A virtual machine system can include multiple host computers and each host computer can support multiple virtual machines. Each virtual machine runs a guest operating system and guest applications (collectively referred to as a “guest”) for a client. From time to time a system administrator may want to move (“migrate”) a guest from one host computer (“source host”) to another host computer (“target host”) for maintenance or performance reasons. The migration may be an “online migration” (also referred to as “live migration”), which means that the guest can be moved without disconnecting its clients or applications.
During an online migration, the guest keeps running on the source host while it is being migrated to the target host. Most of the data used by the guest is transferred to the target host, while the guest continues to run normally on the source host. There is a brief period when the guest is paused on the source host, during which all of the critical data of the guest is transferred to the target host. After the data transfer, the guest resumes running on the target host.
By contrast, an offline migration means stopping the guest on the source host, recording its state, and then resuming the guest later on the target host. There is a significant time gap between the end of the operation of the guest at the source host and the beginning of the operation of the guest at the target, which is visible to the clients of the guest as well as the guest itself. This can potentially disrupt the function of the applications of the guest and disconnect the clients of the guest in some scenarios.
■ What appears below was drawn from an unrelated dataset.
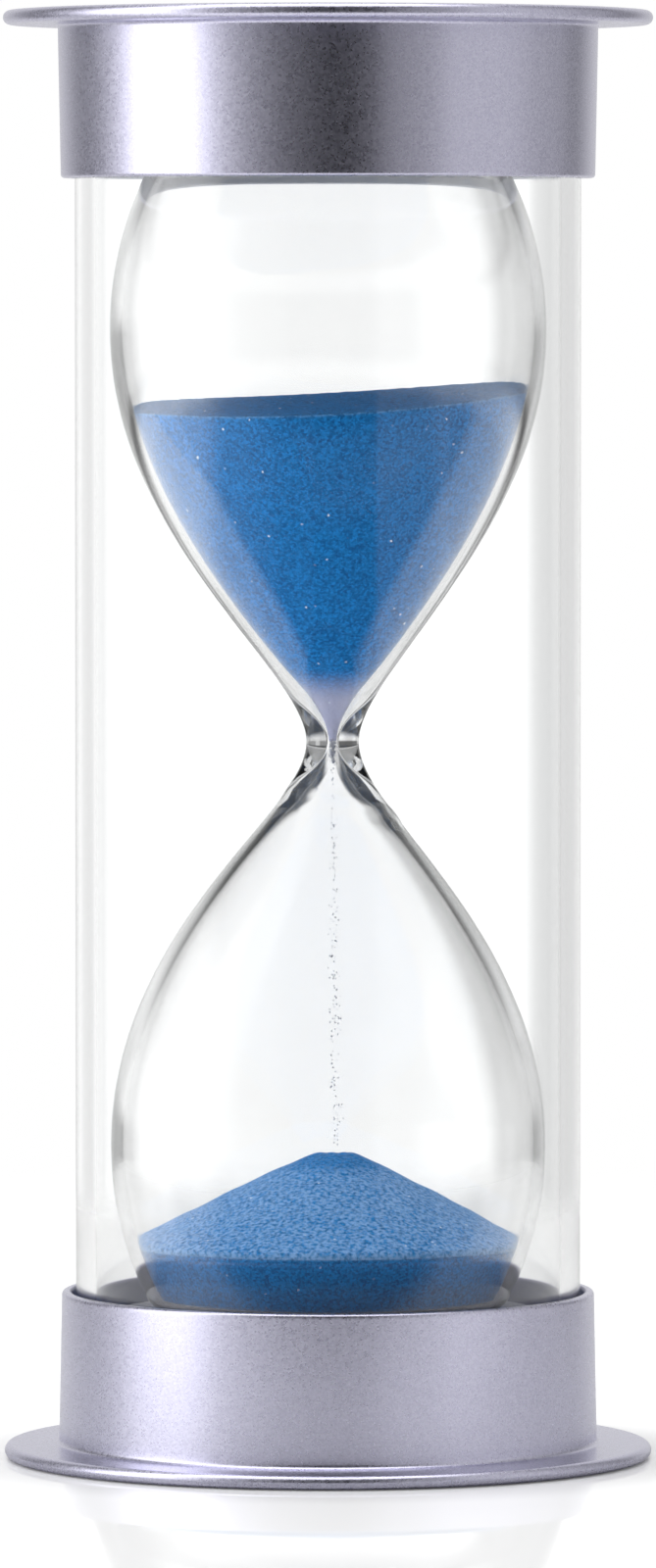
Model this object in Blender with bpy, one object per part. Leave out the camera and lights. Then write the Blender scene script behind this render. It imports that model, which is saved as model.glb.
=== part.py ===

Due to the complexity of the migration code, it is very easy for bugs to creep in during development of the migration code. For example, a guest can have access to a number of devices, and the states of the devices can change during operation. Device states supported by the source host may not be available on the target host. As a result, migrating the guest can lead to guest crashes and/or unexpected behavior after either an online or offline migration.
Conventionally, test engineers routinely develop tests that start a guest and migrate it in various states: e.g., during installation of the guest, after installation of the guest, and while the guest is performing network I/O. These scenarios test various workloads and various code paths in the migration code. It is time-consuming for the test engineers to develop test code that covers all of these scenarios.